[Begin]

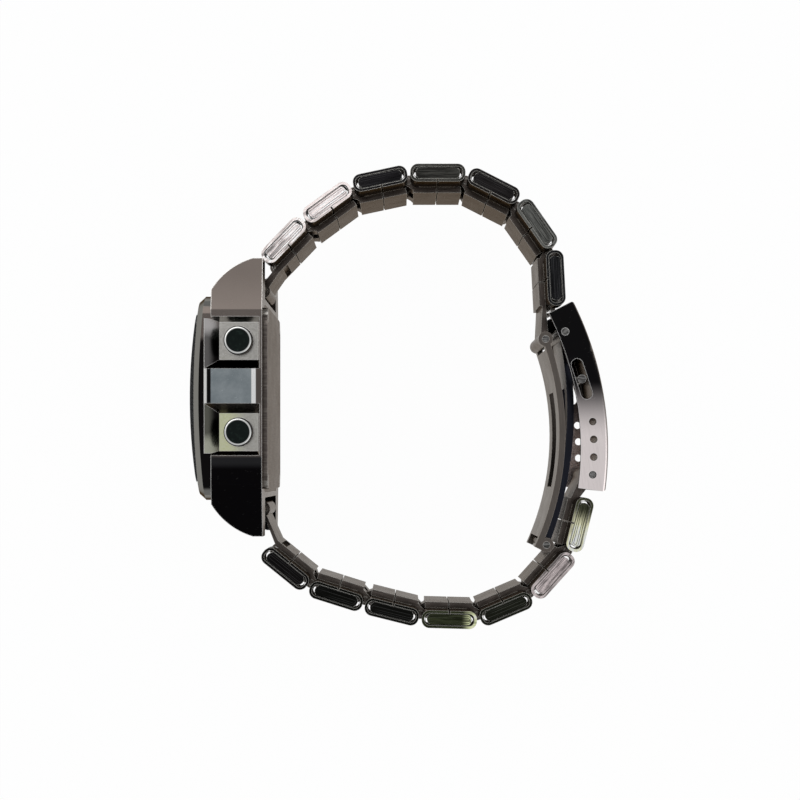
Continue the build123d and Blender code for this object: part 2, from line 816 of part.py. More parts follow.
def build_head():
    """Everything that rides on the case."""
    slot_half = half_band + lug_clearance
    add("case", make_case(), "case")
    add("bezel", make_bezel(), "case")
    add("crystal", make_crystal(), "case")
    add("dial_mask", make_dial_mask(), "case")
    add("display_panel", make_lcd(), "case")
    add("contact_strips", make_strips(), "case")
    add("module_frame", make_module_frame(), "case")
    add("circuit_board", make_board(), "case")
    add("clock_chip", make_chip(), "case")
    add("quartz_can", make_quartz(), "case")
    add("lamp", make_lamp(), "case")
    add("battery", make_battery(), "case")
    add("battery_clip", make_battery_clip(), "case")
    add("buzzer_disc", make_buzzer(), "case")
    add("back_gasket", make_gasket(), "case")
    add("case_back", make_case_back(), "case")
    add("case_back_screws", make_screws(), "case")
    add("upper_spring_bar", make_spring_bar(upper_bar, slot_half, bar_tip_length - part_gap), "case")


def build_pushers():
    """Four pushers, each with its spring and clip, sliding along the strap direction."""
    names = ["light", "mode", "alarm", "adjust"]
    for name, (y, side) in zip(names, pusher_places()):
        body = name + "_pusher"
        add(body, make_pusher(y, side), body)
        add(name + "_pusher_clip", make_pusher_clip(y, side), body)
        add(name + "_pusher_spring", make_pusher_spring(y, side), "case")
        joints.append((name + "_press", "case", body, None, 0.0, pusher_travel, -side))


def build_bracelet_and_clasp():
    """The chain of links and clasp pieces, from the upper lug round to the lower one."""
    upper_lug_end = end_of(upper_lug_reach, upper_lug_drop + shell_rise, "full", bar_barrel_radius,
                           bar_body_radius, True)
    lower_lug_end = end_of(lower_lug_reach, lower_lug_drop + shell_rise, "full", bar_barrel_radius,
                           bar_body_radius, True)
    plain_start = end_of()
    plain_end = end_of(row="middle")
    top_end = end_of(upper_tongue_reach, upper_tongue_drop + shell_rise, "full", clasp_barrel_radius,
                     clasp_pin_radius)
    adjust_end = end_of(lower_tongue_reach, 0.0, "full", bar_barrel_radius, bar_body_radius)
    parent = "case"
    turned = first_direction
    count = len(upper_directions)
    for index, direction in enumerate(upper_directions):
        name = "link_" + str(index + 1)
        first = upper_lug_end if index == 0 else plain_start
        last = top_end if index == count - 1 else plain_end
        place = upper_joints[index]
        put_link(name, parent, place, direction, turned, first, last)
        parent = name
        turned = direction
    add("inner_blade", clasp_place * make_inner_blade(), "inner_blade")
    add("blade_end_pin", clasp_place * Cylinder(clasp_pin_radius, inner_blade_width), "inner_blade")
    add_hinge("clasp_top_hinge", parent, "inner_blade", clasp_top, 0.0, clasp_top_swing)
    add("middle_blade", clasp_place * make_middle_blade(), "middle_blade")
    add("fold_pin", clasp_place * rod(fold_place, clasp_pin_radius, blade_half), "inner_blade")
    add_hinge("blade_fold", "inner_blade", "middle_blade", clasp_point(fold_place), -clasp_opening, 0.0)
    add("clasp_cover", clasp_place * make_cover(), "clasp_cover")
    add("cover_pin", clasp_place * rod(cover_pin_place, clasp_pin_radius, cover_width / 2), "clasp_cover")
    bar = make_spring_bar(adjust_place, channel_half, cover_side_wall)
    add("adjusting_spring_bar", clasp_place * bar, "clasp_cover")
    latch = rod(slot_middle, latch_bar_radius, cover_width / 2)
    add("latch_bar", clasp_place * latch, "clasp_cover")
    add_hinge("cover_swing", "middle_blade", "clasp_cover", clasp_point(cover_pin_place), 0.0, clasp_opening)
    parent = "clasp_cover"
    turned = clasp_angle
    place = clasp_end
    for step, direction in enumerate(reversed(lower_directions)):
        name = "link_" + str(count + 1 + step)
        first = adjust_end if step == 0 else plain_start
        last = lower_lug_end if step == len(lower_directions) - 1 else plain_end
        put_link(name, parent, place, direction - 180, turned, first, last)
        parent = name
        turned = direction - 180
        place = lower_joints[-1 - step]
    lower = make_spring_bar(lower_bar, half_band + lug_clearance, -bar_tip_clearance)
    add("lower_spring_bar", lower, parent)


def put_link(name, parent, place, direction, turned, first, last):
    """Turn one link into place and note its hinge, which opens until the links are in line."""
    turn = Pos(place.X, place.Y, 0) * Rot(0, 0, direction) * Pos(0, -first["rise"], 0)
    solids = [turn * solid for solid in make_link(first, last)]
    add(name, Compound(children=solids), name)
    add_hinge(name + "_hinge", parent, name, place, 0.0, turned - direction)


def origin_shift():
    """The step that puts the origin under the middle of the watch, on the table."""
    boxes = [shape.bounding_box() for shape in parts.values()]
    low = Vector(*[min(values) for values in zip(*[tuple(box.min) for box in boxes])])
    high = Vector(*[max(values) for values in zip(*[tuple(box.max) for box in boxes])])
    return Vector(-(low.X + high.X) / 2, -(low.Y + high.Y) / 2, -low.Z)


build_head()
build_pushers()
build_bracelet_and_clasp()
shift = origin_shift()
os.makedirs("parts", exist_ok=True)
for name, shape in parts.items():
    export_step(shape.moved(Location(shift)), "parts/" + name + ".step")
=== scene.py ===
import json
import math

import bpy
from mathutils import Matrix, Vector


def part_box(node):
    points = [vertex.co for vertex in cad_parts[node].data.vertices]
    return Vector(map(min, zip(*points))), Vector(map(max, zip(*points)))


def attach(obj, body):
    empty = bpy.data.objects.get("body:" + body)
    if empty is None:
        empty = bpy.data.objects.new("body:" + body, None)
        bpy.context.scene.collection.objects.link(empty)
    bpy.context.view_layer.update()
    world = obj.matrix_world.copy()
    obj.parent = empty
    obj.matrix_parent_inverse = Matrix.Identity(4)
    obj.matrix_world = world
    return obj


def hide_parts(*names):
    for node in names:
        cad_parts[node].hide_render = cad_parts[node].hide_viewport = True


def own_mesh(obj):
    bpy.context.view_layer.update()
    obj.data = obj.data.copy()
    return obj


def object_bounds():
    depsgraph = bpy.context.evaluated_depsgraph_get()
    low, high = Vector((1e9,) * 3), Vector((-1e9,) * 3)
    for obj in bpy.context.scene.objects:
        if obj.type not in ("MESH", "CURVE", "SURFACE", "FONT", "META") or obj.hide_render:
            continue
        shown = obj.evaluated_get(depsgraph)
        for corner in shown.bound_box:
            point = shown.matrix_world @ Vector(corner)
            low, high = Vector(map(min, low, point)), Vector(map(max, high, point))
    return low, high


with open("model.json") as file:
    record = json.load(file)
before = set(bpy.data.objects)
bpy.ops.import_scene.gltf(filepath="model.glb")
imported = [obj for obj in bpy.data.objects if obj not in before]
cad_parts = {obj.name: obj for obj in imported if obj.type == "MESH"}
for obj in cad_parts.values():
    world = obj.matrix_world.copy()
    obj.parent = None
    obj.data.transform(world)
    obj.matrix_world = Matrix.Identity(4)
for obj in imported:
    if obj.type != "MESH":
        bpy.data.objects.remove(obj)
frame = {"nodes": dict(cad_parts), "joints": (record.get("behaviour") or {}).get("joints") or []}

bl_info = {
    "name": "Digital wrist watch",
    "version": (1, 0, 0),
    "blender": (4, 5, 0),
    "location": "View3D > Sidebar > Watch",
    "description": "Finishes and fine detail for a digital watch on a folded-link bracelet",
    "category": "Object",
}

cad_low, cad_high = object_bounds()

# The frame of the watch, in metres: +Z across the strap, -X the dial, +Y twelve o'clock
mm = 0.001
strap_middle = 17.0 * mm
half_band = 11.0 * mm
half_case = 17.0 * mm
guard_middle = (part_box("light_pusher")[0].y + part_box("mode_pusher")[1].y) / 2
guard_dial_end = cad_low.x + 2.9 * mm
link_pitch = 9.45 * mm
link_length = 9.05 * mm
link_thickness = 2.9 * mm
end_recess = 0.25 * mm
sheet_wall = 0.45 * mm
shell_rise = 0.5 * mm
pusher_names = ("light", "mode", "alarm", "adjust")
# Each link: the way it points from its first hinge, in degrees, how far along its shell starts and
# how far outside the hinge the middle of its shell lies
link_places = {
    "link_1": (46.0, 3.55 * mm, 2.55 * mm),
    "link_2": (36.0, 0.0, shell_rise),
    "link_3": (12.0, 0.0, shell_rise),
    "link_4": (0.0, 0.0, shell_rise),
    "link_5": (-27.0, 0.0, shell_rise),
    "link_6": (-55.0, 0.0, shell_rise),
    "link_7": (-87.0, 0.0, shell_rise),
    "link_8": (-104.0, 3.7 * mm, 0.0),
    "link_9": (-132.0, 0.0, shell_rise),
    "link_10": (-157.0, 0.0, shell_rise),
    "link_11": (-181.5, 0.0, shell_rise),
    "link_12": (-194.0, 0.0, shell_rise),
    "link_13": (-197.5, 0.0, shell_rise),
    "link_14": (-219.0, 0.0, shell_rise),
}
# Each link's end faces: their painted reflection tone, and the share of pale streaks in it
link_end_reflections = {
    "link_1": ((0.60, 0.53, 0.51), 0.8),
    "link_2": ((0.70, 0.61, 0.59), 0.5),
    "link_3": ((0.012, 0.011, 0.012), 0.25),
    "link_4": ((0.035, 0.034, 0.030), 0.6),
    "link_5": ((0.016, 0.014, 0.014), 0.3),
    "link_6": ((0.085, 0.085, 0.078), 0.8),
    "link_7": ((0.014, 0.014, 0.015), 0.4),
    "link_8": ((0.05, 0.052, 0.03), 0.6),
    "link_9": ((0.42, 0.36, 0.35), 0.8),
    "link_10": ((0.014, 0.015, 0.010), 0.3),
    "link_11": ((0.026, 0.030, 0.014), 0.7),
    "link_12": ((0.007, 0.007, 0.006), 0.2),
    "link_13": ((0.006, 0.006, 0.005), 0.2),
    "link_14": ((0.008, 0.007, 0.007), 0.3),
}
# Where a link's end faces turn to a painted highlight: its tone, and how far along the link, from its
# first hinge, it begins and is full
link_end_highlights = {
    "link_8": ((0.98, 0.94, 0.62), 5.5 * mm, 10.0 * mm),
    "link_11": ((0.80, 0.84, 0.48), 2.8 * mm, 0.5 * mm),
}
# Moulded pieces inside the case: the finish's name, tone, roughness, grain scale and mottle
module_polymers = {
    "back_gasket": ("gasket rubber", (0.02, 0.02, 0.02), 0.7, 1800.0, 0.15),
    "contact_strips": ("strip rubber", (0.55, 0.30, 0.34), 0.6, 2400.0, 0.15),
    "module_frame": ("holder plastic", (0.03, 0.03, 0.033), 0.5, 1400.0, 0.15),
    "circuit_board": ("board laminate", (0.02, 0.10, 0.035), 0.4, 2600.0, 0.3),
    "clock_chip": ("chip resin", (0.012, 0.012, 0.012), 0.35, 900.0, 0.15),
    "lamp": ("lamp lens", (0.75, 0.62, 0.25), 0.2, 900.0, 0.15),
}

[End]

* **Challenge**
Repeat, word for word, the lines from the opening of the material through the line containing "0.0, pusher_travel, -side))".

* **Exercise response**
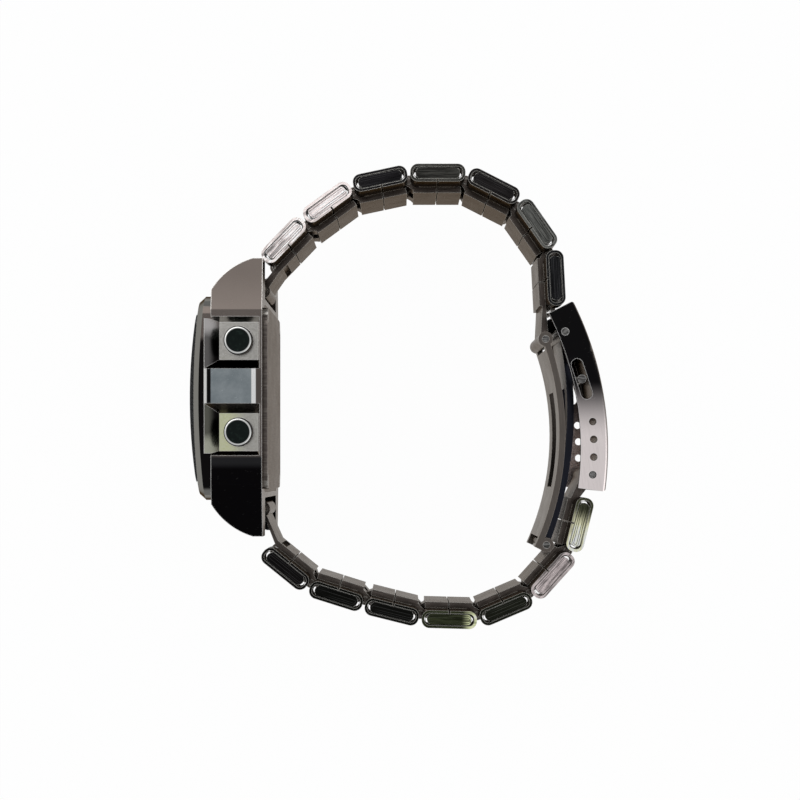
Continue the build123d and Blender code for this object: part 2, from line 816 of part.py. More parts follow.
def build_head():
    """Everything that rides on the case."""
    slot_half = half_band + lug_clearance
    add("case", make_case(), "case")
    add("bezel", make_bezel(), "case")
    add("crystal", make_crystal(), "case")
    add("dial_mask", make_dial_mask(), "case")
    add("display_panel", make_lcd(), "case")
    add("contact_strips", make_strips(), "case")
    add("module_frame", make_module_frame(), "case")
    add("circuit_board", make_board(), "case")
    add("clock_chip", make_chip(), "case")
    add("quartz_can", make_quartz(), "case")
    add("lamp", make_lamp(), "case")
    add("battery", make_battery(), "case")
    add("battery_clip", make_battery_clip(), "case")
    add("buzzer_disc", make_buzzer(), "case")
    add("back_gasket", make_gasket(), "case")
    add("case_back", make_case_back(), "case")
    add("case_back_screws", make_screws(), "case")
    add("upper_spring_bar", make_spring_bar(upper_bar, slot_half, bar_tip_length - part_gap), "case")


def build_pushers():
    """Four pushers, each with its spring and clip, sliding along the strap direction."""
    names = ["light", "mode", "alarm", "adjust"]
    for name, (y, side) in zip(names, pusher_places()):
        body = name + "_pusher"
        add(body, make_pusher(y, side), body)
        add(name + "_pusher_clip", make_pusher_clip(y, side), body)
        add(name + "_pusher_spring", make_pusher_spring(y, side), "case")
        joints.append((name + "_press", "case", body, None, 0.0, pusher_travel, -side))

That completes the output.